Сразу после обнаружения червя Worm.Win32.GetCodec.a его сигнатуры были добавлены в антивирусные базы «Лаборатории Касперского».

----------

Надоело быть жертвой? Стань профи по информационной безопасности, получай самую свежую информацию об угрозах и средствах защиты от ведущего российского аналитического центра Anti-Malware.ru:

----------


## Karlson

а интересно, многие проверяют свои коллекции мп3шек антивирусом?

----------


## borka

> Червь, получивший название Worm.Win32.GetCodec.a, конвертирует mp3-файлы в формат WMA (при этом сохраняя расширение mp3) и добавляет в них маркер, содержащий в себе ссылку на зараженную web-страницу.

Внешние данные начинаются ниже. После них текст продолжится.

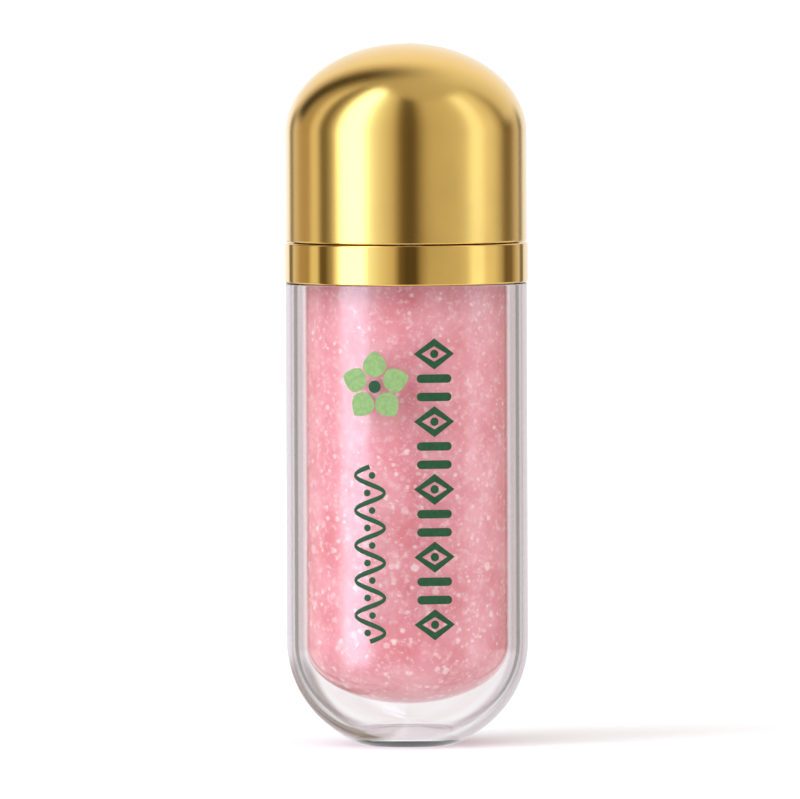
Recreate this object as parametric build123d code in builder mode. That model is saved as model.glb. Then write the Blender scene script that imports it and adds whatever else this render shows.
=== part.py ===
from build123d import *

import math
import os

# A lip gloss tube: a clear double-walled bottle with a rounded base, and a domed gold screw cap
# that carries the wand. Millimetres, +Z up. The origin is the middle of the flat foot that the
# bottle stands on, on the bottle's axis, and the decorated front faces -Y.

# ---------------------------------------------------------------- driving dimensions
BODY_RADIUS = 12.0
COLLAR_RADIUS = 12.1
TOTAL_HEIGHT = 69.8
COLLAR_BOTTOM = 46.0
COLLAR_TOP = 50.0
SEAM_GAP = 0.1

# Outer shell. Its outline below BASE_ARC_Z is half an ellipse, cut flat at the foot.
BASE_ARC_Z = 10.25
BASE_ARC_DROP = 11.0
SHELL_WALL = 1.1
SHELL_FLOOR = 1.3
SPIGOT_RADIUS = 11.4
SHELL_RIM = 47.6

# Vial. It hangs in the shell by its flange and stands clear of the shell all round.
VIAL_RADIUS = 10.1
VIAL_WALL = 0.6
VIAL_ARC_Z = 10.0
VIAL_ARC_DROP = 5.9
CHAMBER_ARC_DROP = 5.2
CHAMBER_TOP = 46.7
CHAMBER_NECK_Z = 47.8
FLANGE_RADIUS = 11.3
FLANGE_TOP = 48.8

# Gloss. The pocket is the room that the wand takes up in the filling.
GLOSS_LEVEL = 46.4
GLOSS_SKIN = 0.03
WAND_POCKET_RADIUS = 2.3
WAND_POCKET_BOTTOM = 6.6

# Collar.
COLLAR_FIT = 0.05
COLLAR_LIFT = 0.04
COLLAR_HOLE_RADIUS = 7.45

# Neck and screw thread, right-handed. Widths are measured along the axis.
NECK_ROOT_RADIUS = 6.45
NECK_CREST_RADIUS = 7.2
NECK_BORE_RADIUS = 5.0
NECK_TOP = 59.6
THREAD_PITCH = 2.1
THREAD_BURY = 0.15
NECK_THREAD_Z = 53.2
NECK_THREAD_TURNS = 1.5
NECK_THREAD_ROOT_WIDTH = 1.1
NECK_THREAD_CREST_WIDTH = 0.5
CAP_THREAD_TURNS = 1.4
CAP_THREAD_ROOT_RADIUS = 7.35
CAP_THREAD_CREST_RADIUS = 6.62
CAP_THREAD_ROOT_WIDTH = 0.85
CAP_THREAD_CREST_WIDTH = 0.4

# Wiper.
WIPER_FLANGE_RADIUS = 6.3
WIPER_TOP = 60.2
WIPER_RADIUS = 4.97
WIPER_WALL = 0.75
WIPER_FUNNEL_TOP = 54.6
WIPER_LIP_BOTTOM = 51.0
WIPER_LIP_RADIUS = 2.1
WIPER_LIP_WALL = 0.5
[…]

Шаровой конвертер с доп. функционалом.  :Smiley:

----------


## Muffler

Не успел скачать, зверька с хостинга уже убрали... :|

----------


## sergey888

Ну что же все не так плохо, во-первых я убил Internet Explorer и открыться он не сможет, а во-вторых я всегда и все файлы скаченые с интернета проверяю антивирусом вне зависимости от того, mp3 там или что-то другое, это ответ на вопрос Karlson

----------


## DVi

Интересный способ заражения. Простотой напоминает мой любимый WMF-иксплоит.

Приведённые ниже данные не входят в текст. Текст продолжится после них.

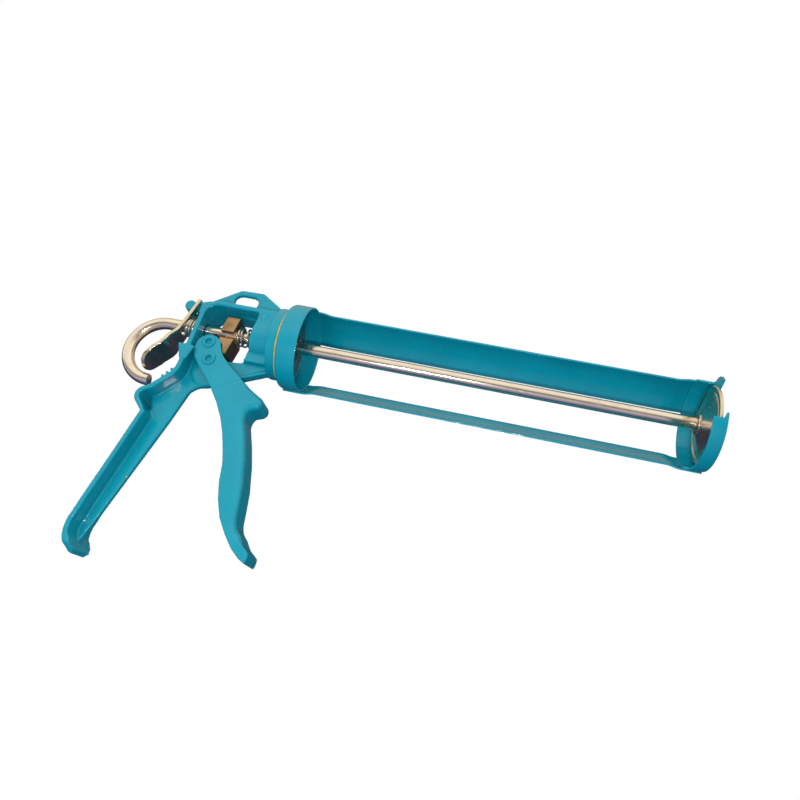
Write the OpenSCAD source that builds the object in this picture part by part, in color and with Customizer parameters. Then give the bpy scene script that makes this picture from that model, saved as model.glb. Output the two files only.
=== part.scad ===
// Rotating-cradle caulking gun for rigid cartridges.
// X runs forward along the plunger rod, Z is up and the grip hangs toward -Z.
// The origin is the centre of the cartridge seat, on the inner face of the rear cup.

/* [Cradle] */
// Outer diameter of the rear cup
cup_d = 53; // [52:0.5:56]
// Sheet thickness of the cup, rails and front ring
sheet_t = 1.2; // [1:0.1:1.5]
// Depth of the rear cup from the seat to its lip
cup_depth = 11.4; // [10:0.2:18]
// Distance from the seat to the inner face of the front plate
cradle_len = 251; // [235:1:265]
// Depth of the far band behind the front plate
band_depth = 9.5; // [7:0.5:12]
// Depth of the near band, which ends at the nozzle slot
near_band_depth = 6.5; // [4:0.5:7]
// Width of the nozzle slot in the front plate
nozzle_slot_w = 24; // [18:1:28]
// Arc covered by the wide rail, in degrees
wide_rail_arc = 56; // [45:1:70]
// Arc covered by the narrow rail, in degrees
narrow_rail_arc = 38; // [25:1:45]
// Turn of the cradle on the nose at rest, in degrees
cradle_turn = 0; // [-180:1:180]

/* [Plunger] */
// Diameter of the plunger rod
rod_d = 7.5; // [6.5:0.1:8]
// Mean radius of the pull hook
hook_r = 20; // [16:0.5:24]
// Angle through which the hook is bent, in degrees
hook_bend = 183; // [120:1:200]
// Diameter of the piston
piston_d = 46.5; // [42:0.5:48]

/* [Casting] */
// Thickness of the middle web
web_t = 3.4; // [3:0.1:5]
// Width of the rim round the mechanism window and of the palm flange
rim_w = 25; // [23:0.5:28]
// Thickness of the rim and the palm flange
rim_t = 3; // [2.5:0.1:4]
// Outer diameter of the nose boss
nose_d = 27; // [24:1:30]
// Outer diameter of the nose flange
flange_d = 45; // [42:1:50]
// Length of the hanging slot
hang_slot_l = 16; // [12:1:18]
// Width of the hanging slot
hang_slot_w = 9; // [7:0.5:10]

/* [Trigger] */
// Outer width of the trigger
trigger_w = 20; // [19:0.5:22]
// Wall thickness of the trigger
trigger_t = 2.4; // [2:0.1:3]
// Outer diameter of the hollow rivets
rivet_d = 6; // [5:0.1:6.4]

/* [Springs] */
// Wire diameter of both springs
wire_d = 1.3; // [1:0.1:1.5]
// Mean coil radius of both springs
coil_r = 5.6; // [5.2:0.1:6]

/* [Hidden] */

$fn = 64;
// Small overlap that joins solids of one node
lap = 0.5;
// Radial clearance of a running fit
run = 0.05;

cup_r = cup_d / 2;
rod_r = rod_d / 2;
rivet_r = rivet_d / 2;
rim_y = rim_w / 2;

// Directions round the rod, in degrees from +Z toward +Y
wide_rail_dir = 27;
narrow_rail_dir = 140;
nozzle_slot_dir = 292;
lip_dir = 328;
band_from = -10;
band_to = 160;
near_band_to = 258;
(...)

sergey888, антивирусная проверка MP3-файла может и не принести никаких результатов, т.к. реальная зараза тянется под видом кодека из инета. И, кстати, в теории вовсе не нужно запускать IE - достаточно иметь в проигрывателе включенной опцию "скачивать нужные кодеки". А эта опция включена во всех проигрывателях по умолчанию - спасибо изобретателям сотни стандартов mpeg...

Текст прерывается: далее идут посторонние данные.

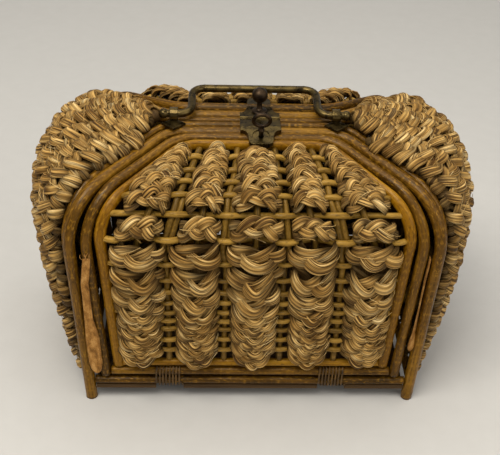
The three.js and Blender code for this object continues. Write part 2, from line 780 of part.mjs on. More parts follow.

*Добавлено через 1 минуту*

Особый интерес представляет компрометация цифровой подписи, упомянутая в конце новости. Посмотрим, как отреагирует COMODO (владелец www.usertrust.com, выдавший право подписи злоумышленнику).

----------


## Alexei12345

У меня таким способом заражено большинство аудио и видефайлов. Что делать? Я не хочу их удалять! Как мне их вылечить?! ПОМОГИТЕ! У меня паника!  :Sad:

----------


## borka

> Особый интерес представляет компрометация цифровой подписи, упомянутая в конце новости. Посмотрим, как отреагирует COMODO (владелец www.usertrust.com, выдавший право подписи злоумышленнику).


Мало ли подписанной мальвари, что ли?

----------


## Зайцев Олег

> sergey888, антивирусная проверка MP3-файла может и не принести никаких результатов, т.к. реальная зараза тянется под видом кодека из инета. И, кстати, в теории вовсе не нужно запускать IE - достаточно иметь в проигрывателе включенной опцию "скачивать нужные кодеки". А эта опция включена во всех проигрывателях по умолчанию - спасибо изобретателям сотни стандартов mpeg...


К слову сказать в твикере приватности KIS 2009 предлагает отключить отправку запроса на недостающий кодек, правда отключает это он только в WMP. Как следствие в целях профилактики это можно сделать, я например у себя эту фичу давно отключил ...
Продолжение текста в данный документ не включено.